(JSON records of objects)
________________

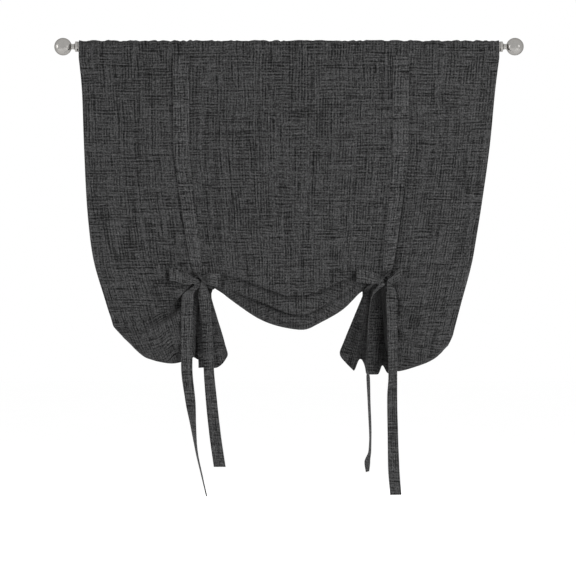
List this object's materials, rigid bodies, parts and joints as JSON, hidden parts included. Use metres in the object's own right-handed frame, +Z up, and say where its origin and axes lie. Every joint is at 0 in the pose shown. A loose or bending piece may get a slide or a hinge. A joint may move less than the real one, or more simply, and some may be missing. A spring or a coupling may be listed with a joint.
{
  "type": "tie-up curtain",
  "caption": "Dark slub-weave curtain on a pole with ball finials, gathered up by two pairs of tied straps into a swag with fanned ends.",
  "frame": {"origin": "middle of the pole's axis, where the wall brackets' common line holds it", "axes": "+X along the pole to the viewer's right, +Z up, -Y the side that faces the room"},
  "size_m": [1.1922, 0.0861, 1.1603],
  "materials": {
    "panel_cloth": "charcoal slub weave, matte",
    "strap_cloth": "charcoal slub weave, matte",
    "pole_metal": "brushed nickel",
    "finial_metal": "brushed nickel",
    "plug_metal": "plain turned metal"
  },
  "bodies": {
    "root": {"curtain_panel": "panel_cloth", "strap_front_left": "strap_cloth", "strap_front_right": "strap_cloth", "strap_back_left": "strap_cloth", "strap_back_right": "strap_cloth", "curtain_rod": "pole_metal", "finial_left": "finial_metal", "finial_right": "finial_metal", "rod_plug_left": "plug_metal", "rod_plug_right": "plug_metal"}
  },
  "joints": []
}
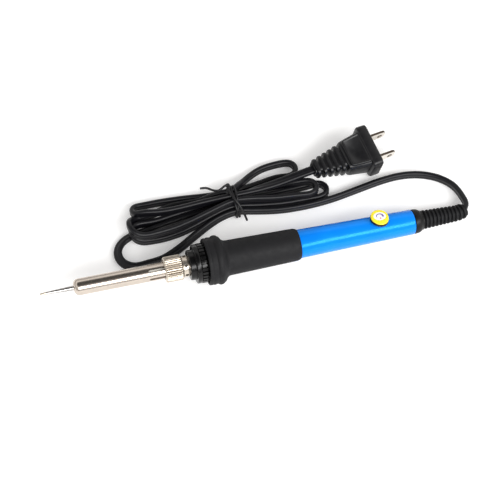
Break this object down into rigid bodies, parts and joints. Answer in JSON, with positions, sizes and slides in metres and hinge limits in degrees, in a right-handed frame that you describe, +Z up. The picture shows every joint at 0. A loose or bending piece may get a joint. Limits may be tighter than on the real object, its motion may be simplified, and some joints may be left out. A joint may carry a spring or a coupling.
{
  "type": "soldering iron",
  "caption": "Hand soldering iron with a temperature knob, a rubber grip, a flat mains cord tied in a hank and a two-blade plug.",
  "frame": {"origin": "on the table under the middle of the iron's length and width, cord left out", "axes": "+X runs along the iron from its tip to its rear end, +Z is up; the tip end is raised, because the iron lies on its grip's bulge and its tube's rear rim"},
  "size_m": [0.2341, 0.0765, 0.026],
  "materials": {
    "tip": "tinned copper point, bright and slightly mottled",
    "barrel": "polished plated steel tube",
    "nut": "nickel plate with a warm cast",
    "ceramic": "matt white alumina",
    "base": "black moulded plastic, satin",
    "glass_sleeve": "woven glass sleeving",
    "grip": "matt black rubber with a fine grain",
    "tube": "glossy bright blue plastic",
    "board": "green solder mask",
    "component": "black epoxy",
    "capacitor": "dipped film capacitor, brick red",
    "resistor": "tan lacquer",
    "diac": "orange glass bead",
    "live": "brown insulation",
    "neutral": "blue insulation",
    "knob": "bright yellow moulded plastic",
    "label": "white printed dial label",
    "cord": "black flexible PVC sheath, satin",
    "tie": "black plastic-coated wire",
    "plug": "black moulded PVC, satin",
    "blade": "nickel-plated strip"
  },
  "bodies": {
    "root": {"heater_collar": "nut", "heater_core": "ceramic", "heater_base": "base", "heater_lead_a": "glass_sleeve", "heater_lead_b": "glass_sleeve", "grip_sleeve": "grip", "handle_tube": "tube", "end_cap": "base", "strain_relief": "grip", "circuit_board": "board", "potentiometer_body": "component", "triac": "component", "capacitor": "capacitor", "resistor_1": "resistor", "resistor_2": "resistor", "diac": "diac", "live_wire": "live", "neutral_wire": "neutral", "cord_clip": "base", "cord_inside": "cord", "cord_lead": "cord", "cord_hank": "cord", "cord_tail": "cord", "twist_tie": "tie", "plug_body": "plug", "plug_blade_left": "blade", "plug_blade_right": "blade"},
    "tip": {"tip": "tip"},
    "barrel": {"barrel": "barrel"},
    "nut": {"retaining_nut": "nut"},
    "knob": {"temperature_knob": "knob", "knob_skirt": "base", "dial_label": "label", "potentiometer_shaft": "component"}
  },
  "joints": [
    {"name": "tip_slide", "type": "slide", "parent": "root", "child": "tip", "axis": [-0.9983, 0, 0.0586], "range_m": [0, 0.03]},
    {"name": "barrel_slide", "type": "slide", "parent": "tip", "child": "barrel", "axis": [-0.9983, 0, 0.0586], "range_m": [0, 0.075]},
    {"name": "nut_turn", "type": "hinge", "parent": "barrel", "child": "nut", "pos_m": [-0.04747, 0, 0.01441], "axis": [-0.9983, 0, 0.0586], "range_deg": [0, 1620]},
    {"name": "knob_turn", "type": "hinge", "parent": "root", "child": "knob", "pos_m": [0.0649, 0.00084, 0.01579], "axis": [0.0582, 0.1045, 0.9928], "range_deg": [-135, 135]}
  ]
}
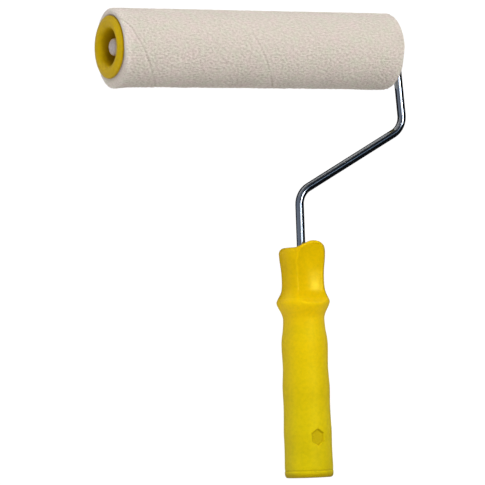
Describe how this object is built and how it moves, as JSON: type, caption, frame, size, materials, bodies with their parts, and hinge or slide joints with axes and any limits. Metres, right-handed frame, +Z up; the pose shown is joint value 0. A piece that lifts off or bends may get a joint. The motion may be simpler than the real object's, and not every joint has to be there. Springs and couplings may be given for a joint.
{
  "type": "paint roller",
  "caption": "Hand paint roller: a fabric-covered sleeve with plastic end caps spins on a bent steel wire frame set in a moulded grip.",
  "frame": {"origin": "on the surface that the roller lies on, under the centre of its overall box", "axes": "+X along the roller's axle from its free end to its wire end, +Y from the handle towards the roller, +Z up from the surface, towards the thumb rest"},
  "size_m": [0.2362, 0.3274, 0.054],
  "materials": {
    "handle_plastic": "satin-gloss moulded polypropylene",
    "cap_plastic": "satin moulded polypropylene",
    "wire_steel": "bright plated",
    "retaining_steel": "zinc plated pressing",
    "washer_nylon": "natural nylon",
    "core_plastic": "extruded tube",
    "pile_fabric": "short dense woven pile"
  },
  "bodies": {
    "frame": {"handle": "handle_plastic", "rod": "wire_steel", "retaining_cap": "retaining_steel", "thrust_washer_free": "washer_nylon", "thrust_washer_rod": "washer_nylon"},
    "sleeve": {"core_tube": "core_plastic", "pile_cover": "pile_fabric", "end_cap_free": "cap_plastic", "end_cap_rod": "cap_plastic"}
  },
  "joints": [
    {"name": "sleeve_spin", "type": "hinge", "parent": "frame", "child": "sleeve", "pos_m": [0, 0.13667, 0.027], "axis": [1, 0, 0], "continuous": true}
  ]
}
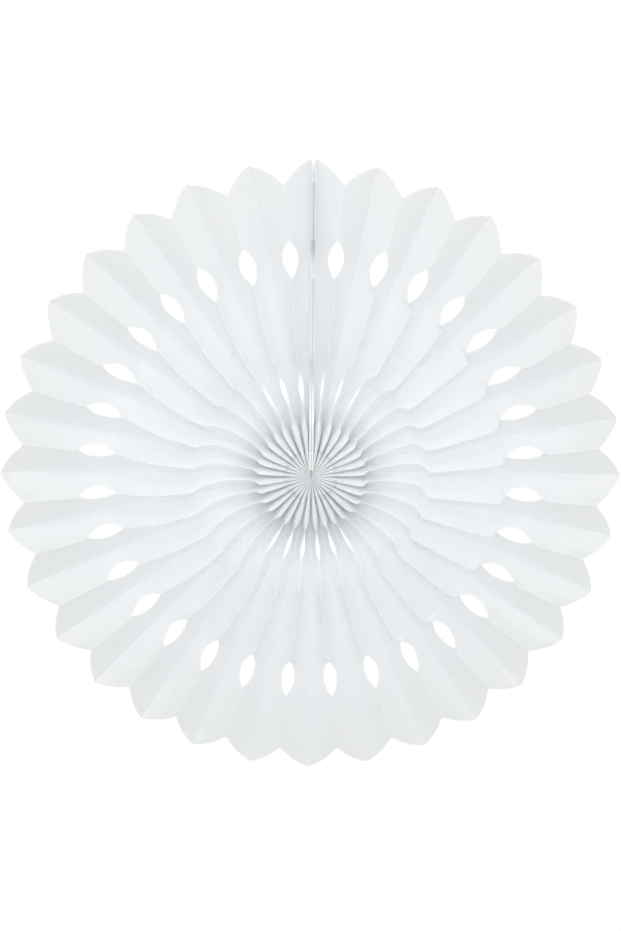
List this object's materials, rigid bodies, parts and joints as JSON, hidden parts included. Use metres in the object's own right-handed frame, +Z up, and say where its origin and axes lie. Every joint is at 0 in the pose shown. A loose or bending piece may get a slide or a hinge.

________________

▶ _GOAL_
Write out the records above again, keeping each one identical to the original.

▶ _COMPLETED EXERCISE_
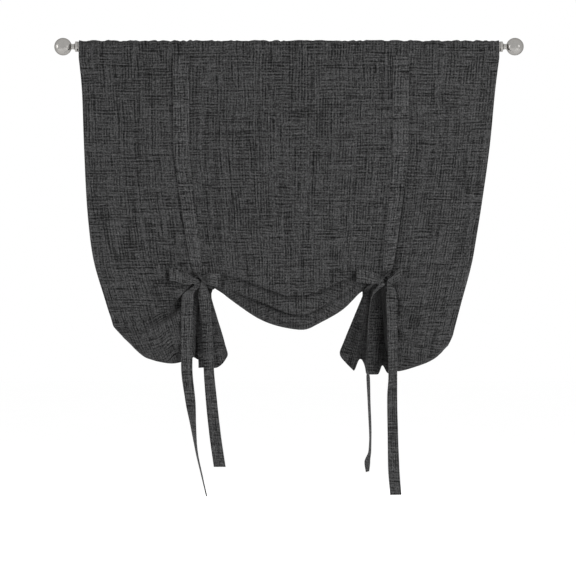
List this object's materials, rigid bodies, parts and joints as JSON, hidden parts included. Use metres in the object's own right-handed frame, +Z up, and say where its origin and axes lie. Every joint is at 0 in the pose shown. A loose or bending piece may get a slide or a hinge. A joint may move less than the real one, or more simply, and some may be missing. A spring or a coupling may be listed with a joint.
{
  "type": "tie-up curtain",
  "caption": "Dark slub-weave curtain on a pole with ball finials, gathered up by two pairs of tied straps into a swag with fanned ends.",
  "frame": {"origin": "middle of the pole's axis, where the wall brackets' common line holds it", "axes": "+X along the pole to the viewer's right, +Z up, -Y the side that faces the room"},
  "size_m": [1.1922, 0.0861, 1.1603],
  "materials": {
    "panel_cloth": "charcoal slub weave, matte",
    "strap_cloth": "charcoal slub weave, matte",
    "pole_metal": "brushed nickel",
    "finial_metal": "brushed nickel",
    "plug_metal": "plain turned metal"
  },
  "bodies": {
    "root": {"curtain_panel": "panel_cloth", "strap_front_left": "strap_cloth", "strap_front_right": "strap_cloth", "strap_back_left": "strap_cloth", "strap_back_right": "strap_cloth", "curtain_rod": "pole_metal", "finial_left": "finial_metal", "finial_right": "finial_metal", "rod_plug_left": "plug_metal", "rod_plug_right": "plug_metal"}
  },
  "joints": []
}
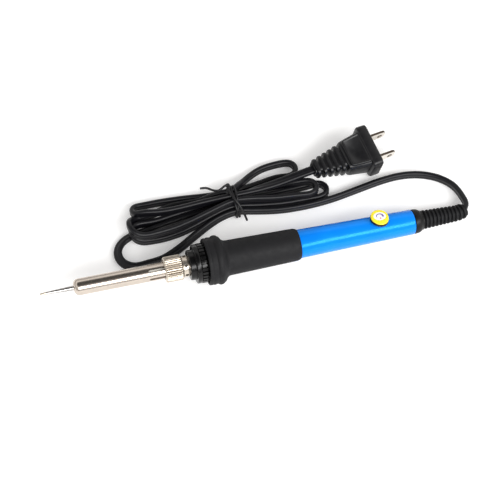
Break this object down into rigid bodies, parts and joints. Answer in JSON, with positions, sizes and slides in metres and hinge limits in degrees, in a right-handed frame that you describe, +Z up. The picture shows every joint at 0. A loose or bending piece may get a joint. Limits may be tighter than on the real object, its motion may be simplified, and some joints may be left out. A joint may carry a spring or a coupling.
{
  "type": "soldering iron",
  "caption": "Hand soldering iron with a temperature knob, a rubber grip, a flat mains cord tied in a hank and a two-blade plug.",
  "frame": {"origin": "on the table under the middle of the iron's length and width, cord left out", "axes": "+X runs along the iron from its tip to its rear end, +Z is up; the tip end is raised, because the iron lies on its grip's bulge and its tube's rear rim"},
  "size_m": [0.2341, 0.0765, 0.026],
  "materials": {
    "tip": "tinned copper point, bright and slightly mottled",
    "barrel": "polished plated steel tube",
    "nut": "nickel plate with a warm cast",
    "ceramic": "matt white alumina",
    "base": "black moulded plastic, satin",
    "glass_sleeve": "woven glass sleeving",
    "grip": "matt black rubber with a fine grain",
    "tube": "glossy bright blue plastic",
    "board": "green solder mask",
    "component": "black epoxy",
    "capacitor": "dipped film capacitor, brick red",
    "resistor": "tan lacquer",
    "diac": "orange glass bead",
    "live": "brown insulation",
    "neutral": "blue insulation",
    "knob": "bright yellow moulded plastic",
    "label": "white printed dial label",
    "cord": "black flexible PVC sheath, satin",
    "tie": "black plastic-coated wire",
    "plug": "black moulded PVC, satin",
    "blade": "nickel-plated strip"
  },
  "bodies": {
    "root": {"heater_collar": "nut", "heater_core": "ceramic", "heater_base": "base", "heater_lead_a": "glass_sleeve", "heater_lead_b": "glass_sleeve", "grip_sleeve": "grip", "handle_tube": "tube", "end_cap": "base", "strain_relief": "grip", "circuit_board": "board", "potentiometer_body": "component", "triac": "component", "capacitor": "capacitor", "resistor_1": "resistor", "resistor_2": "resistor", "diac": "diac", "live_wire": "live", "neutral_wire": "neutral", "cord_clip": "base", "cord_inside": "cord", "cord_lead": "cord", "cord_hank": "cord", "cord_tail": "cord", "twist_tie": "tie", "plug_body": "plug", "plug_blade_left": "blade", "plug_blade_right": "blade"},
    "tip": {"tip": "tip"},
    "barrel": {"barrel": "barrel"},
    "nut": {"retaining_nut": "nut"},
    "knob": {"temperature_knob": "knob", "knob_skirt": "base", "dial_label": "label", "potentiometer_shaft": "component"}
  },
  "joints": [
    {"name": "tip_slide", "type": "slide", "parent": "root", "child": "tip", "axis": [-0.9983, 0, 0.0586], "range_m": [0, 0.03]},
    {"name": "barrel_slide", "type": "slide", "parent": "tip", "child": "barrel", "axis": [-0.9983, 0, 0.0586], "range_m": [0, 0.075]},
    {"name": "nut_turn", "type": "hinge", "parent": "barrel", "child": "nut", "pos_m": [-0.04747, 0, 0.01441], "axis": [-0.9983, 0, 0.0586], "range_deg": [0, 1620]},
    {"name": "knob_turn", "type": "hinge", "parent": "root", "child": "knob", "pos_m": [0.0649, 0.00084, 0.01579], "axis": [0.0582, 0.1045, 0.9928], "range_deg": [-135, 135]}
  ]
}
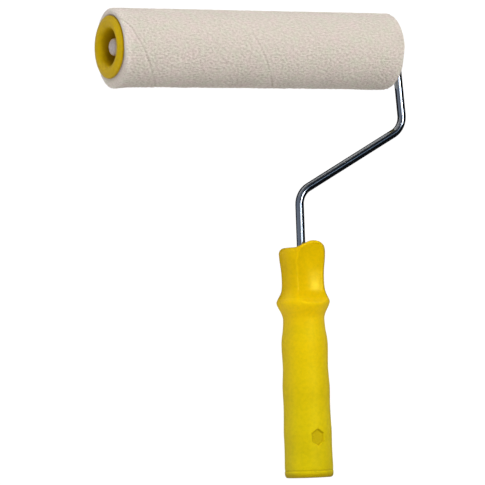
Describe how this object is built and how it moves, as JSON: type, caption, frame, size, materials, bodies with their parts, and hinge or slide joints with axes and any limits. Metres, right-handed frame, +Z up; the pose shown is joint value 0. A piece that lifts off or bends may get a joint. The motion may be simpler than the real object's, and not every joint has to be there. Springs and couplings may be given for a joint.
{
  "type": "paint roller",
  "caption": "Hand paint roller: a fabric-covered sleeve with plastic end caps spins on a bent steel wire frame set in a moulded grip.",
  "frame": {"origin": "on the surface that the roller lies on, under the centre of its overall box", "axes": "+X along the roller's axle from its free end to its wire end, +Y from the handle towards the roller, +Z up from the surface, towards the thumb rest"},
  "size_m": [0.2362, 0.3274, 0.054],
  "materials": {
    "handle_plastic": "satin-gloss moulded polypropylene",
    "cap_plastic": "satin moulded polypropylene",
    "wire_steel": "bright plated",
    "retaining_steel": "zinc plated pressing",
    "washer_nylon": "natural nylon",
    "core_plastic": "extruded tube",
    "pile_fabric": "short dense woven pile"
  },
  "bodies": {
    "frame": {"handle": "handle_plastic", "rod": "wire_steel", "retaining_cap": "retaining_steel", "thrust_washer_free": "washer_nylon", "thrust_washer_rod": "washer_nylon"},
    "sleeve": {"core_tube": "core_plastic", "pile_cover": "pile_fabric", "end_cap_free": "cap_plastic", "end_cap_rod": "cap_plastic"}
  },
  "joints": [
    {"name": "sleeve_spin", "type": "hinge", "parent": "frame", "child": "sleeve", "pos_m": [0, 0.13667, 0.027], "axis": [1, 0, 0], "continuous": true}
  ]
}
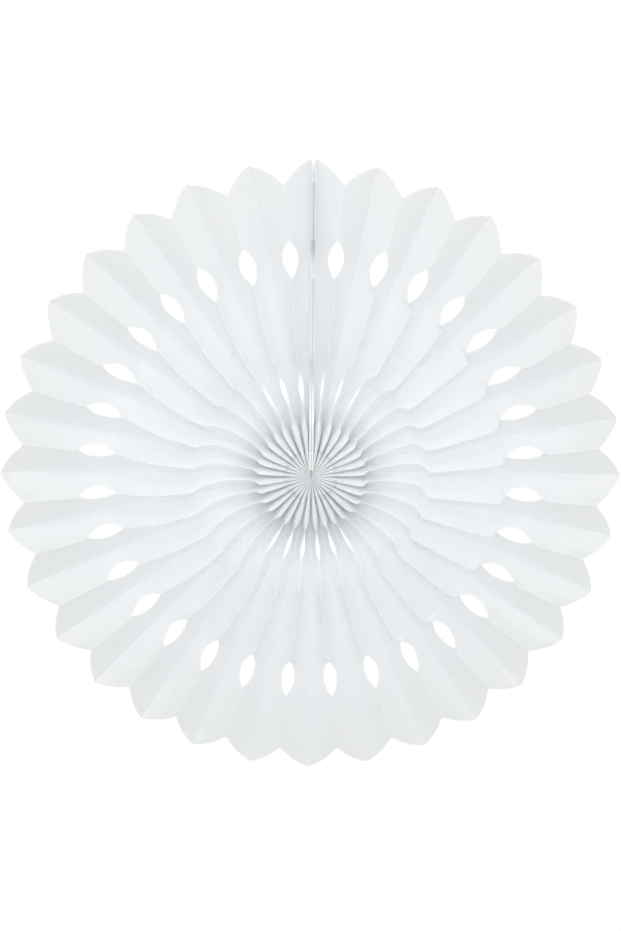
List this object's materials, rigid bodies, parts and joints as JSON, hidden parts included. Use metres in the object's own right-handed frame, +Z up, and say where its origin and axes lie. Every joint is at 0 in the pose shown. A loose or bending piece may get a slide or a hinge.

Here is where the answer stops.